# PFS Progress



## slinger16 (Nov 3, 2013)

It was driving me nuts that i couldn't use my pfs the right way ever since i got it maybe 2-3 years ago. I've had done frustration dealing with this seemingly complicated little frame. Lately I've been practicing and playing with different band setups. I have to double check what tubes i have on now but they work great. I switched over from dkinny flimsy flat bands with a small pouch to the tube and larger pouch. Overall i believe tubes are better and give a nice flip and snap to each shot. They work great for me and ive developed the confidence to beat a miniature axe can to death from a few feet away which is progress to me. Now i dont have to worry about fork and hand hits since i developed the technique and havent had any issues at all since reading up on what to do and changing my setup. Now its as easy as point and shoot, with a satisfying smack everytime. Im very happy with this frame now as i managed to hone the skills and technique needed. Now im able to try and actually hit my target and get happy over that, rather then being happy with just being able to clear a shot over the forks being scared to even pull back and let go of the pouch. I like this frame because of the very strong material it's made of (6061 aircraft grade aluminum) and the very thin,discreet profile of it. This allows me to take it anywhere i go unlike the other frames i have which are all normal ttf and ott full size shooters that get in the way all of the time. I might consider throwing my cast aluminum ranger in the glovebox of my truck if need be and use the opfs as a primary carry. Love the accuracy im getting, thanks for reading!


----------



## lunasling (Apr 5, 2015)

slinger16 said:


> It was driving me nuts that i couldn't use my pfs the right way ever since i got it maybe 2-3 years ago. I've had done frustration dealing with this seemingly complicated little frame. Lately I've been practicing and playing with different band setups. I have to double check what tubes i have on now but they work great. I switched over from dkinny flimsy flat bands with a small pouch to the tube and larger pouch. Overall i believe tubes are better and give a nice flip and snap to each shot. They work great for me and ive developed the confidence to beat a miniature axe can to death from a few feet away which is progress to me. Now i dont have to worry about fork and hand hits since i developed the technique and havent had any issues at all since reading up on what to do and changing my setup. Now its as easy as point and shoot, with a satisfying smack everytime. Im very happy with this frame now as i managed to hone the skills and technique needed.
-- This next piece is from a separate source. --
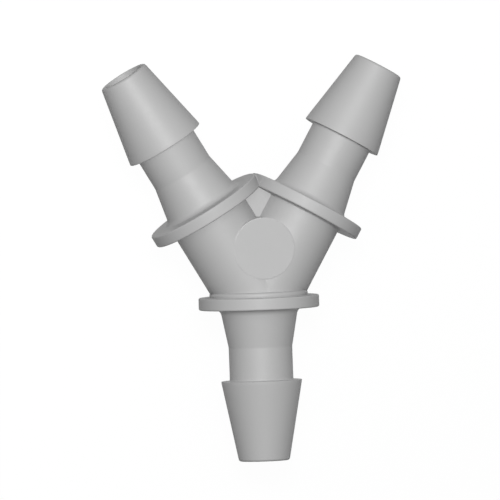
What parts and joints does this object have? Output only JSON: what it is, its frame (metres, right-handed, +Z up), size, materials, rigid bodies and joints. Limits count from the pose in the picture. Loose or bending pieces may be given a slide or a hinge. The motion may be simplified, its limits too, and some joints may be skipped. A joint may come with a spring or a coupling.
{
  "type": "tubing y connector",
  "caption": "Y-shaped plastic fitting that joins flexible tubes: tapered hose barbs behind round stop flanges, with bores that meet at the junction.",
  "frame": {"origin": "middle of the bounding box on the surface that the fitting lies on, below the line of its stem", "axes": "+Y from the stem's end towards the arms, +X towards the right arm, +Z up, square to the plane of the limbs' axes, on the side of the round pad"},
  "size_m": [0.0302, 0.0402, 0.0121],
  "materials": {
    "plastic": "satin"
  },
  "bodies": {
    "root": {"y_connector": "plastic"}
  },
  "joints": []
}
Now im able to try and actually hit my target and get happy over that, rather then being happy with just being able to clear a shot over the forks being scared to even pull back and let go of the pouch. I like this frame because of the very strong material it's made of (6061 aircraft grade aluminum) and the very thin,discreet profile of it. This allows me to take it anywhere i go unlike the other frames i have which are all normal ttf and ott full size shooters that get in the way all of the time. I might consider throwing my cast aluminum ranger in the glovebox of my truck if need be and use the opfs as a primary carry. Love the accuracy im getting, thanks for reading!


Welcme to the gentalmen's club ! May the fork be with you !


----------



## Charles (Aug 26, 2010)

Glad you have finally got it working for you.

Cheers .... Charles


----------